How Your Liver Actually Processes Toxins
Your liver runs a two-phase detoxification system that works around the clock. In the first phase, specialized enzymes chemically alter toxins to make them easier to dissolve in water. This sometimes creates intermediate byproducts that are actually more reactive than the original substance, which is where the second phase comes in. During phase two, your liver attaches large molecules to those byproducts, making them water-soluble enough for your kidneys to flush them out through urine.
This system handles everything from alcohol and medications to environmental chemicals and the normal waste products of metabolism.
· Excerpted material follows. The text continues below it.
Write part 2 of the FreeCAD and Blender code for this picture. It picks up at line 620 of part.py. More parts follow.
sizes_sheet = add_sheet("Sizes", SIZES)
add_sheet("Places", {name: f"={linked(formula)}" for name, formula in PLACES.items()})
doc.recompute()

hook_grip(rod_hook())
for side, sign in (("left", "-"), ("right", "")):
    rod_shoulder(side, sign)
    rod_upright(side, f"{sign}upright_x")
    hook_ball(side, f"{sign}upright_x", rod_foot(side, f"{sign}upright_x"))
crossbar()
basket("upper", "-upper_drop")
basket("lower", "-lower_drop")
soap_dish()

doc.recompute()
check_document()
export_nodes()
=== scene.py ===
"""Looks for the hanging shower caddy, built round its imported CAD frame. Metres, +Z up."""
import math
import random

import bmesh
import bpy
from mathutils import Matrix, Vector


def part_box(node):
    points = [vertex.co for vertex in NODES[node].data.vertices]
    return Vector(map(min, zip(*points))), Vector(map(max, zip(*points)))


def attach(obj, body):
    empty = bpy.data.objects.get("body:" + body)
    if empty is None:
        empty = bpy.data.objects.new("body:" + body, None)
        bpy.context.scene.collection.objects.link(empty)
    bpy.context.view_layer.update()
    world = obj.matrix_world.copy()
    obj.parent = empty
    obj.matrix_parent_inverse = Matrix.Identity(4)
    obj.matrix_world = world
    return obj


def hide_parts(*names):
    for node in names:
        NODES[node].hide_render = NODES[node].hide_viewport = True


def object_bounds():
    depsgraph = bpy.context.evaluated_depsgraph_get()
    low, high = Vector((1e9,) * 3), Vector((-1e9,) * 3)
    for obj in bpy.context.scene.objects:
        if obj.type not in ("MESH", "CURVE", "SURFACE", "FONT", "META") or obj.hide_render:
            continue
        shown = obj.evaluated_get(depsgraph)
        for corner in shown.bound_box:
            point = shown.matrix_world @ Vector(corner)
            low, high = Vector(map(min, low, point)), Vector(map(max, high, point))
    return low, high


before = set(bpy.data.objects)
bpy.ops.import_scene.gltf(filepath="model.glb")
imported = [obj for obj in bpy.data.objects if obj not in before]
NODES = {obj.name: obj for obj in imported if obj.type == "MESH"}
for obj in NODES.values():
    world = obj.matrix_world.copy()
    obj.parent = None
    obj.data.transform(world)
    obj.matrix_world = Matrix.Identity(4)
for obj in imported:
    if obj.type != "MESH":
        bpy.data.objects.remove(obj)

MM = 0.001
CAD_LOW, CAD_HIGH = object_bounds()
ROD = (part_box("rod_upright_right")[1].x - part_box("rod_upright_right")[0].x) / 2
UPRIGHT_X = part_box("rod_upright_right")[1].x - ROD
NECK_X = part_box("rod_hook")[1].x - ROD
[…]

It doesn’t need help from a special diet, and it doesn’t slow down because you haven’t done a “cleanse.” As long as your liver and kidneys are functioning, your body is detoxing continuously.
Do Juice Cleanses and Detox Products Work?
No. The University of Rochester Medical Center puts it bluntly: the concept of detoxing by eating or drinking certain diets is a myth. Your liver and kidneys remove toxins and waste constantly. If your body were actually holding onto toxins the way detox product marketing suggests, you’d be seriously ill, not just feeling sluggish.
People who feel better after a juice cleanse are likely benefiting from eating fewer processed foods, drinking more fluids, and cutting out alcohol and sugar for a few days. Those are genuinely healthy changes, but they work because of what you stopped consuming, not because of any special detoxifying property in the juice. You’d get the same results by simply eating more vegetables and drinking water.
Realistic Detox Timelines at a Glance
- Alcohol: Acute symptoms peak at 24 to 72 hours, mostly resolve within a week. Liver markers improve over 2 to 4 weeks of abstinence. Mood and sleep issues can linger for weeks to months.
- Short-acting opioids (heroin, oxycodone): Symptoms start within 6 to 12 hours, peak at days 2 to 3, and resolve within 5 to 7 days.
- Long-acting opioids (methadone): Symptoms start at 1 to 3 days and can last several weeks.
- THC: Physically detectable for up to 45 days in heavy users, though withdrawal symptoms (if present) are milder and mostly involve sleep and appetite changes.
- Stimulants: Cleared from the body in 1 to 5 days, but the “crash” period of fatigue and low mood can last 1 to 2 weeks.
- PAWS symptoms (any substance): Months to years, with symptoms that fluctuate and gradually improve.